The Africrypt collapse didn’t just expose a high profile crypto scandal — it marked the moment South Africa’s regulators realised that crypto could no longer sit outside the financial system. What began as a Sandton based investment scheme run by two teenage brothers became a national case study in how billions can vanish when an entire asset class operates in a legal vacuum. The fallout reshaped tax enforcement, regulatory oversight, and South Africa’s global credibility during the FATF greylisting process.

In the years that followed, crypto moved from the shadows into the regulatory perimeter. SARS built a specialised Crypto Asset Tax Unit. The FSCA declared crypto a financial product under FAIS, forcing exchanges to become licensed CASPs. South Africa adopted CARF, giving SARS direct visibility into user identity, trades, and cross border transfers. And FICA formally classified crypto as a high risk category, triggering full AML obligations for platforms and intermediaries.

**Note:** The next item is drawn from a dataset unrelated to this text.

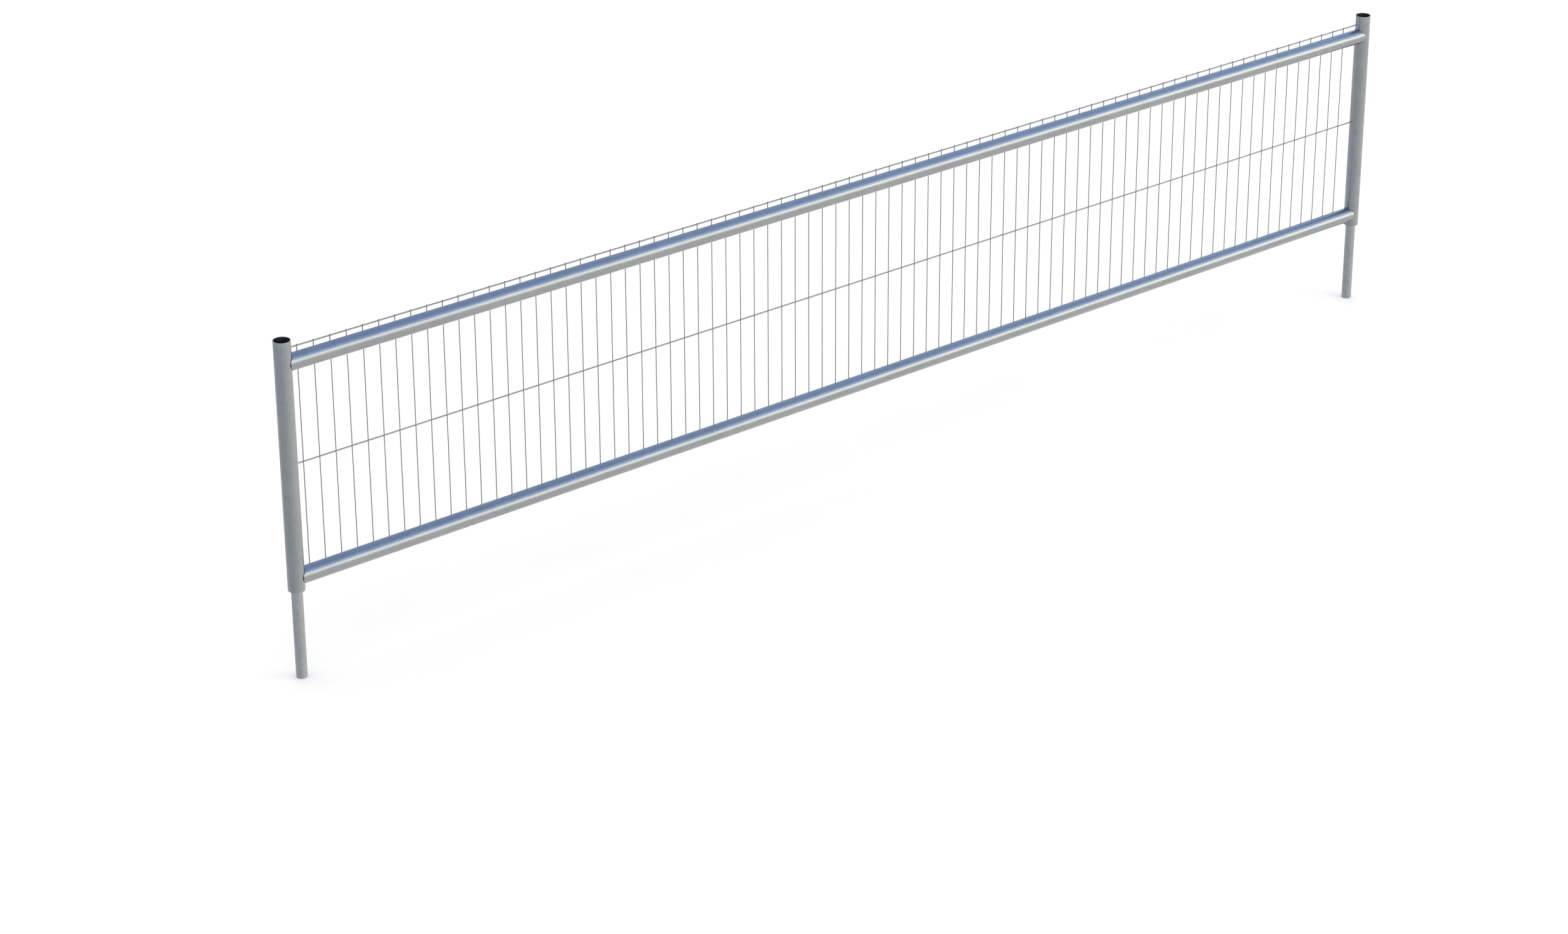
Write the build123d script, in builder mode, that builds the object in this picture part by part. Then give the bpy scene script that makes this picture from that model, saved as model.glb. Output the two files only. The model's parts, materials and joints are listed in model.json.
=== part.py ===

This module provides a structured, practical overview of South Africa’s new crypto regulatory and tax environment. It explains how crypto is defined in law, how the FSCA’s licensing regime works, how FICA applies to CASPs, and how SARS now enforces tax compliance using blockchain analytics, third party data, and global reporting frameworks. It also breaks down the tax mechanics — capital vs revenue, CGT vs Income Tax, staking, mining, NFTs, DeFi, disposals, record keeping, penalties, and legal optimisation strategies — giving finance professionals the clarity needed to navigate this fast evolving landscape.

Learning Outcomes

By the end of this module, you will be able to:

  • Explain the regulatory shift triggered by Africrypt Understand how the scandal exposed structural weaknesses, influenced FATF greylisting findings, and accelerated South Africa’s move to regulate crypto assets.
  • Describe how crypto is defined in South African law Recognise how the FSRA and FAIS classify crypto assets, and how CASP licensing pulls exchanges, brokers, and platforms into the regulated perimeter.
  • Understand FICA’s treatment of crypto as a high risk category Identify the AML/CFT obligations now imposed on CASPs, including KYC, source of funds checks, transaction monitoring, STRs, and enhanced due diligence.
  • Explain SARS’s new crypto enforcement model Understand CARF reporting, lifestyle audits, third party data, blockchain analytics, and how SARS reconstructs missing records and enforces compliance.
  • Differentiate between capital and revenue for crypto taxation Apply SARS’s intention based tests to classify gains correctly, and understand how behaviour, frequency, and purpose shape tax outcomes.
  • Calculate tax on crypto disposals under CGT rules Identify what counts as a disposal, how base cost is determined, and how swaps, transfers, and token to token trades trigger CGT events.
  • Identify when crypto activity is taxed as income Explain the tax treatment of staking, mining, airdrops, DeFi yields, trading income, and NFT creation under normal Income Tax rules.
  • Apply legal cryptotax optimisation strategies Use CGT exclusions, loss harvesting, wallet separation, deductible expenses, and timing strategies — all within SARS’s compliance framework.
  • Recognise record keeping obligations and audit risks Understand the documentation SARS requires, the consequences of missing records, and how poor evidence increases tax liability and penalties.
This course is worth: 1 CPD hour.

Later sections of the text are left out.